By Denis Sheehan, Publisher, H&C News: Lowest unemployment since 1974 alongside rising inflation requires government intervention.
The unemployment rate in the UK is at its lowest since 1974, at the same time that the rate of inflation continues to stay ahead of pay rises.
The numbers released today from the Office for National Statistics show that regular pay, excluding bonuses rose by 4.2% per year in the three months to March. This sees basic pay in real terms is falling due to CPI inflation hitting 7% in March, predictions for April are that it will reach 9% in April.
Some positives can be seen from a 7% rise in total pay, where bonuses increase some pay packets overall.
The jobs report at the same time shows the rate of unemployment fell from 3.8% to 3.7%, this is the lowest seen in the labour market since 1974.

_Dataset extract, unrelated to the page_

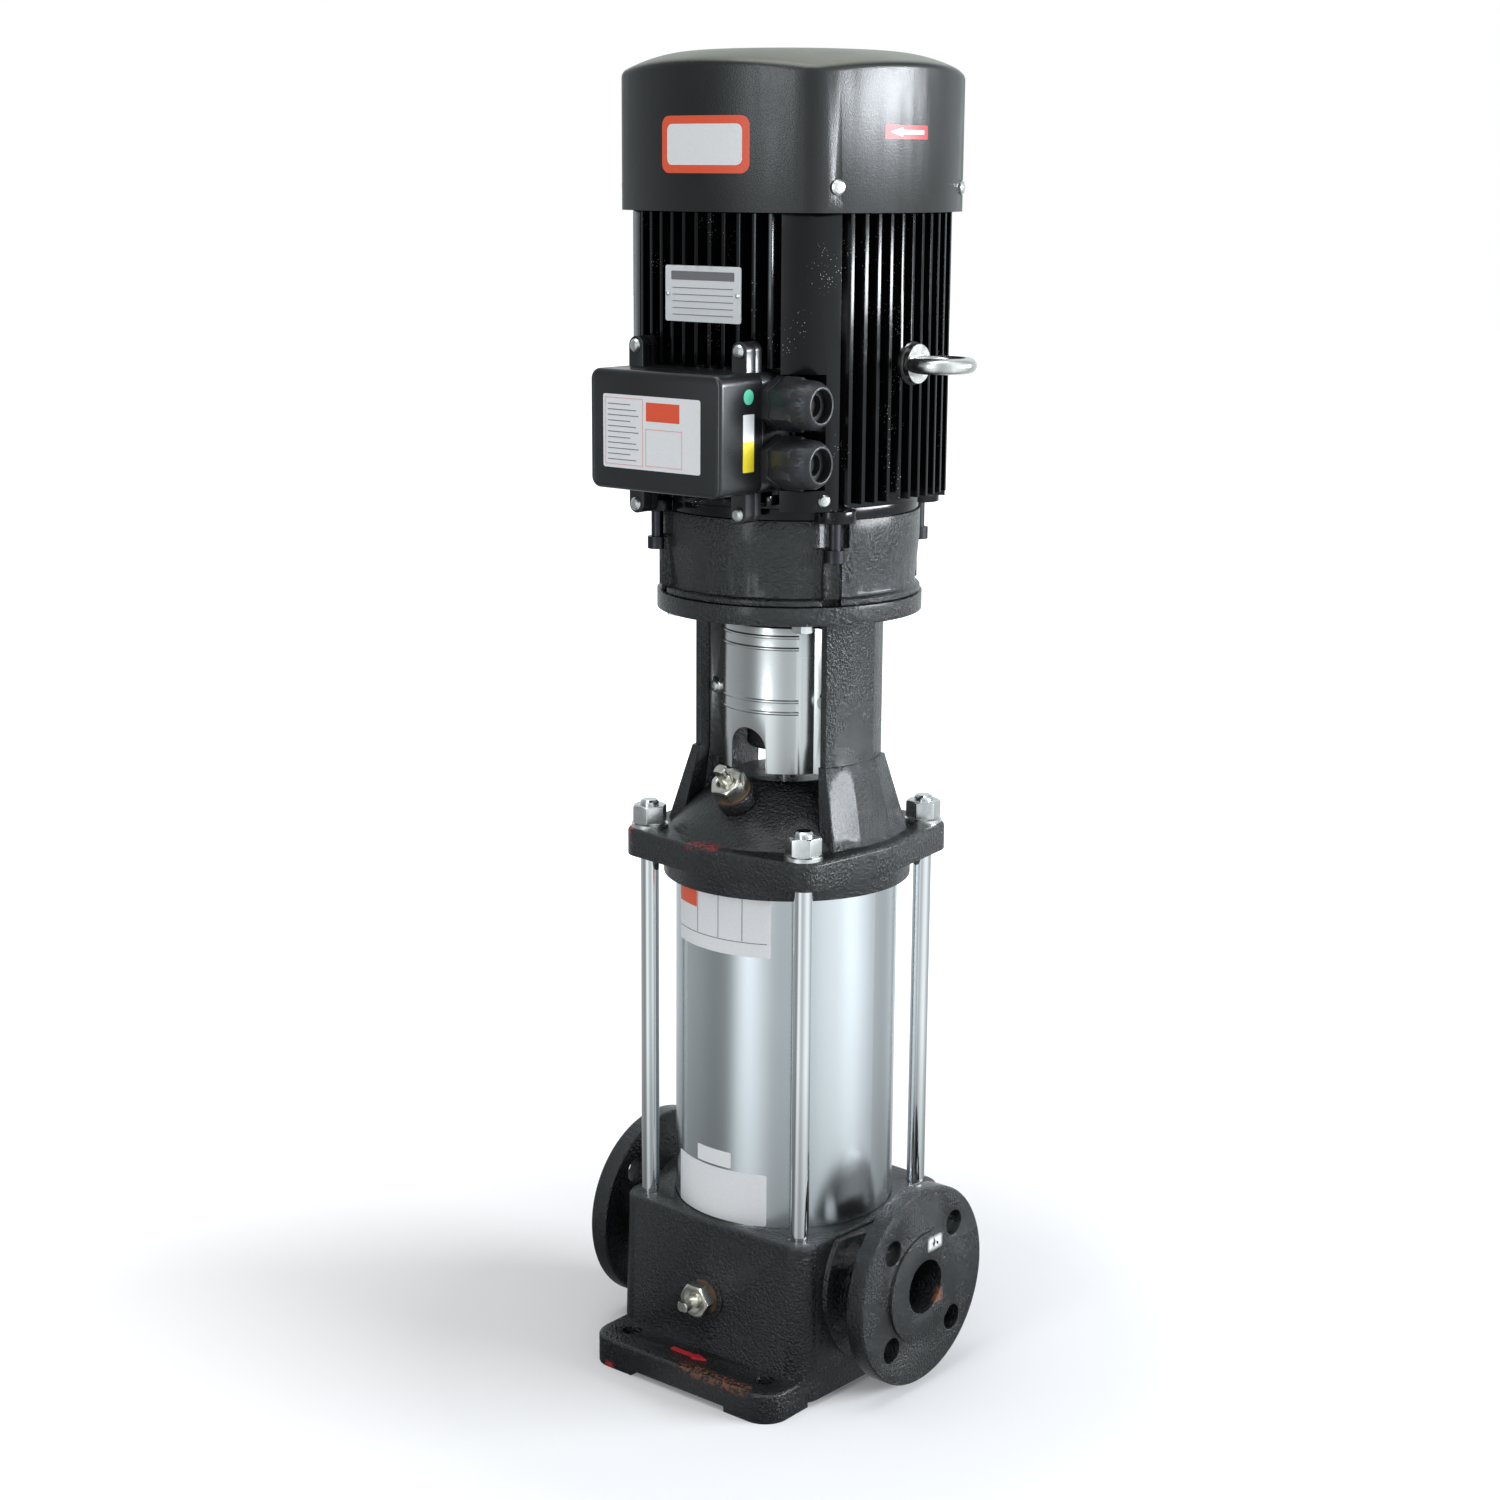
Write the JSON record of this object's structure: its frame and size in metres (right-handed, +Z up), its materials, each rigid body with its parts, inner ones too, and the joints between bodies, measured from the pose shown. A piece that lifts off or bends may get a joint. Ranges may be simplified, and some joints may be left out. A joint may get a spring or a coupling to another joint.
{
  "type": "vertical multistage pump",
  "caption": "Vertical in-line multistage centrifugal pump: flanged cast base, stainless sleeve with tie rods, lantern head with coupling guards and a finned motor.",
  "frame": {"origin": "middle of the foot's four bolt holes, on the plane that the foot stands on", "axes": "+Z up along the pump shaft, +X out of the outlet flange, -Y towards the terminal box, vent plug and drain plug"},
  "size_m": [0.269, 0.2555, 0.899],
  "materials": {
    "cast_black": "semi-gloss black enamel over rough casting",
    "motor_black": "gloss black enamel",
    "cover_black": "satin black textured enamel",
    "box_black": "smooth satin black enamel",
    "stainless": "satin brushed stainless steel",
    "bright_steel": "bright plated steel",
    "nickel_brass": "nickel-plated brass",
    "gland_black": "dark grey polyamide",
    "fan_plastic": "black polypropylene",
    "rubber": "black rubber",
    "fibre_gasket": "orange-brown fibre",
    "plate_silver": "satin aluminium sheet",
    "copper_winding": "varnished copper wire",
    "core_steel": "stacked sheet steel",
    "shaft_steel": "ground steel",
    "seal_face": "carbon and ceramic seal faces",
    "moulded_block": "moulded insulating block"
  },
  "bodies": {
    "pump": {"base_casting": "cast_black", "outer_sleeve": "stainless", "sleeve_o_rings": "rubber", "tie_rods": "bright_steel", "tie_rod_washers": "bright_steel", "tie_rod_nuts": "bright_steel", "pump_head": "cast_black", "plug_bodies": "nickel_brass", "plug_gaskets": "fibre_gasket", "seal_seat": "seal_face", "coupling_guard_front": "stainless", "coupling_guard_rear": "stainless", "guard_screws": "bright_steel", "motor_adapter": "cast_black", "lantern_bolts": "bright_steel", "motor_bolts": "bright_steel", "drive_end_shield": "motor_black", "fan_end_shield": "motor_black", "motor_frame": "motor_black", "stator_core": "core_steel", "stator_windings": "copper_winding", "bearing_outer_rings": "shaft_steel", "fan_cover": "cover_black", "fan_cover_screws": "bright_steel", "terminal_box_base": "box_black", "terminal_box_lid": "box_black", "terminal_lid_screws": "bright_steel", "terminal_block": "moulded_block", "cable_gland_bodies": "gland_black", "cable_gland_nuts": "gland_black", "cable_gland_seals": "rubber", "eyebolt": "bright_steel", "nameplate": "plate_silver", "earth_screw": "bright_steel", "suction_guide": "stainless", "bottom_bush": "seal_face", "discharge_guide": "stainless", "chamber_1": "stainless", "chamber_2": "stainless", "chamber_3": "stainless", "chamber_4": "stainless", "chamber_5": "stainless", "chamber_6": "stainless"},
    "rotor": {"pump_shaft": "shaft_steel", "impeller_1": "stainless", "impeller_2": "stainless", "impeller_3": "stainless", "impeller_4": "stainless", "impeller_5": "stainless", "impeller_6": "stainless", "impeller_spacers": "stainless", "seal_rotating_head": "seal_face", "coupling_halves": "cast_black", "coupling_screws": "bright_steel", "motor_shaft": "shaft_steel", "rotor_core": "core_steel", "cooling_fan": "fan_plastic", "bearing_inner_rings": "shaft_steel"},
    "vent_screw": {"vent_stem": "nickel_brass"},
    "drain_screw": {"drain_stem": "nickel_brass"}
  },
  "joints": [
    {"name": "rotor_spin", "type": "hinge", "parent": "pump", "child": "rotor", "pos_m": [0, 0, 0.485], "axis": [0, 0, 1], "continuous": true},
    {"name": "vent_turn", "type": "hinge", "parent": "pump", "child": "vent_screw", "pos_m": [0, -0.0586, 0.416], "axis": [0, -0.6157, 0.788], "range_deg": [0, 360]},
    {"name": "drain_turn", "type": "hinge", "parent": "pump", "child": "drain_screw", "pos_m": [0, -0.088, 0.062], "axis": [0, -1, 0], "range_deg": [0, 360]}
  ]
}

These figures add further inflationary pressure on the hospitality industry, currently quoting vacancy levels requiring circa 150,000 jobs needing to be filled. With falling numbers of people available to work, and higher pay requirements, many hospitality businesses are and will continue being presented with Hobson’s choice, pay or go without.
This unique labour market position comes alongside the deepening cost of living crisis that across the industry will see footfall reduce.
Yesterday, Bank of England governor, Andrew Bailey in a select committee appearance told MPs that rising food prices, at a time when supplies of wheat and cooking oil are being squeezed due to the war in Ukraine, was another major issue forewarning them: “I am going to sound rather apocalyptic about”.
It is now being widely reported that the cabinet are blaming the Bank of England for much of the economic woes facing the electorate right now.
With no sign of organic growth in the UK economy, government should stop criticising everyone else and intervene through investment to stimulate the economy.